In 2022, Hawaii lawmakers gave DHHL a historic $600 million to primarily produce homesteads for beneficiaries. An initial plan by the agency and approved by the commission expected DHHL to develop roughly 3,000 lots on land the agency owns.

Low-income rent-to-own housing was potentially part of the plan, but the quantity was largely left for determination later.

More emphasis to produce such housing has been driven by Watson, whom Gov. Josh Green appointed to lead DHHL in early 2023. Watson had led DHHL from 1995 to 1998, and after that helped develop several low-income rental housing projects as CEO of the nonprofit Hawaiian Community Development Board.

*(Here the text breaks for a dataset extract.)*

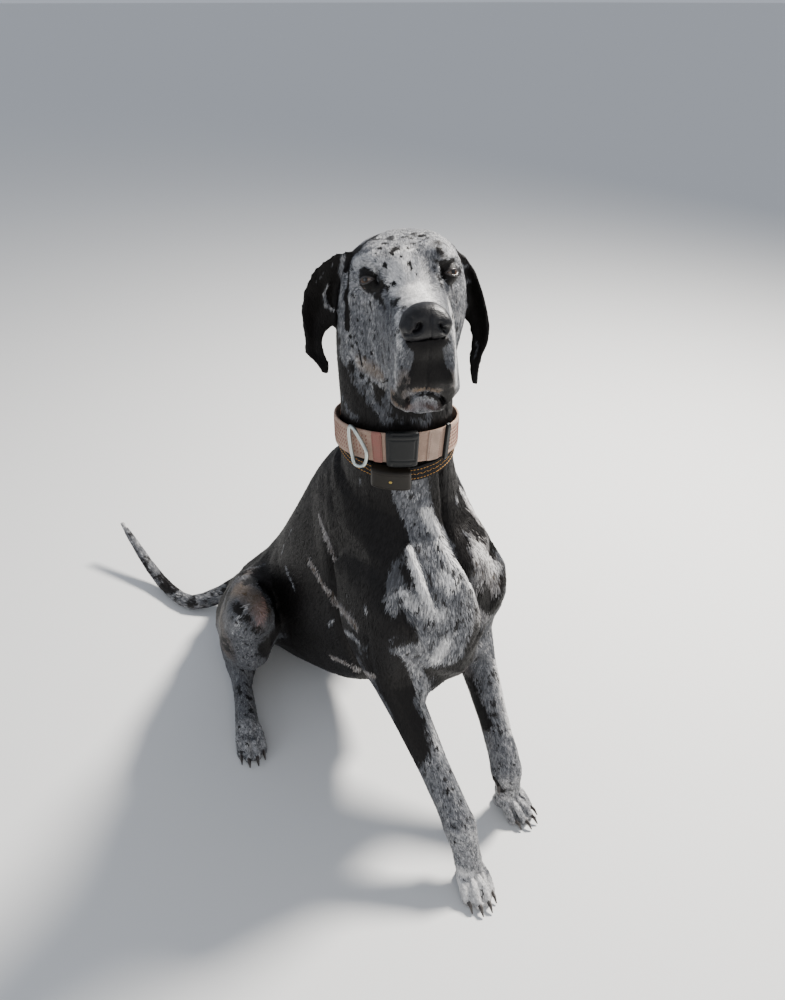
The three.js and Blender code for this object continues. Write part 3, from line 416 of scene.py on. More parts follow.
def work(strokes):
    for stroke in strokes.values():
        line = lineOf(stroke)
        if len(line) == 0:
            continue
        near, far = farFrom(line, clay.points, stroke["wide"] * 2.6)
        fade = np.exp(-((far / stroke["wide"]) ** 2))[:, None]
        if "pull" in stroke:
            clay.points[near] += fade * np.asarray(stroke["pull"], float)
        else:
            clay.points[near] += fade * clay.normals[near] * stroke["lift"]
    clay.save()


# Forms raised and folds pressed in; "trace" is in pixels of the photo, "lift" and "wide" in mm
forms = {
    "right flew hang": {"trace": ((393, 395), (399, 400), (405, 403)), "pull": (-2, 0, -11), "wide": 11},
    "left flew hang": {"trace": ((443, 402), (449, 398)), "pull": (1, 0, -7), "wide": 9},
    "right brow": {"trace": ((355, 263), (362, 259), (371, 260), (380, 268), (384, 276)), "lift": 2.6, "wide": 6},
    "left brow": {"trace": ((437, 268), (443, 261), (451, 257), (459, 261)), "lift": 2.6, "wide": 6},
    "ear cartilage": {"trace": ((329, 282), (324, 292), (326, 303), (333, 308), (338, 311)), "lift": 2.4, "wide": 2.4},
    "ear hollow": {"trace": ((334, 288), (333, 300)), "lift": -3.0, "wide": 5},
    "right neck muscle": {"trace": ((352, 420), (345, 440)), "lift": 1.0, "wide": 14},
    "brow furrow": {"trace": ((417, 236), (412, 262), (411, 284)), "lift": -1.6, "wide": 8},
    "right temple hollow": {"trace": ((347, 262), (345, 282)), "lift": -2.2, "wide": 9},
    "right cheekbone": {"trace": ((351, 296), (360, 302), (370, 304)), "lift": 2.2, "wide": 9},
    "left cheekbone": {"trace": ((449, 292), (457, 290)), "lift": 1.6, "wide": 7},
    "under the right eye": {"trace": ((378, 298), (383, 310), (384, 330)), "lift": -1.8, "wide": 6},
    "right cheek": {"trace": ((362, 330), (366, 352), (372, 372)), "lift": 2.4, "wide": 14},
    "bridge": {"trace": ((412, 276), (418, 296)), "lift": 1.4, "wide": 11},
    "right whisker bed": {"trace": ((398, 352), (398, 376), (401, 394)), "lift": 2.6, "wide": 9},
    "left whisker bed": {"trace": ((451, 348), (452, 370), (450, 390)), "lift": 2.0, "wide": 8},
    "mouth hollow": {"trace": ((412, 408), (421, 403), (430, 402), (438, 406)), "lift": -4.0, "wide": 8},
    "chin": {"trace": ((414, 406), (424, 402), (434, 405)), "lift": 1.5, "wide": 6},
    "right shoulder": {"trace": ((371, 560), (376, 600), (384, 640)), "lift": 3.0, "wide": 26},
    "left shoulder point": {"trace": ((482, 548), (487, 568), (484, 590)), "lift": 3.0, "wide": 20},
    "chest whorl": {"trace": ((448, 572), (452, 584)), "lift": 4.0, "wide": 13},
    "chest wedge": {"trace": ((408, 548), (418, 575), (429, 602), (434, 625)), "lift": 7.0, "wide": 11},
    "chest keel": {"trace": ((441, 620), (440, 648), (430, 664)), "lift": 2.5, "wide": 18},
    "left strap of skin": {"trace": ((425, 505), (436, 530), (444, 553), (458, 572)), "lift": 5.5, "wide": 9},
    "right wrist": {"trace": ((472, 812), (474, 820)), "lift": 2.6, "wide": 9},
    "left wrist": {"trace": ((513, 742), (516, 752)), "lift": 2.2, "wide": 9},
    "right knee": {"trace": ((252, 590), (262, 604), (264, 618)), "lift": 3.0, "wide": 14},
}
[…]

A key to developing low-income rental housing is obtaining federal and state tax credits from the Hawaii Housing Finance and Development Corp., a state agency that allocates such credits that developers sell to investors to help finance affordable housing.

Watson aims to seek these tax credits to help more DHHL beneficiaries obtain homestead leases than would be possible if relying only on the $600 million appropriation.

“It’s really an opportunity for homeownership that would not be available otherwise,” he said at a recent presentation. “We are basically able to access this free money.”

Another part of Watson’s plan is to obtain $628 million from federal agencies and roughly double the number of homestead projects for beneficiaries to around 6,000 over the next several years.

Some of the planned rent-to-own projects are to be developed on lots produced with the Legislature’s $600 million appropriation, including 30 of the 82 Hanapepe lots and as-yet-­undetermined portions of the 181-lot Leali ‘i subdivision on Maui and the 300-lot East Kapolei IIA project on Oahu.

Other low-income rentals with purchase options are slated for DHHL projects subject to the agency receiving the federal funding it seeks. These include 84 single-family homes at the 220-lot Ku‘u Papaikou project on Big Island, 40 single-family homes at Palamanui on Big Island and 120 single-family homes at the 400-lot Kamalani project on Maui.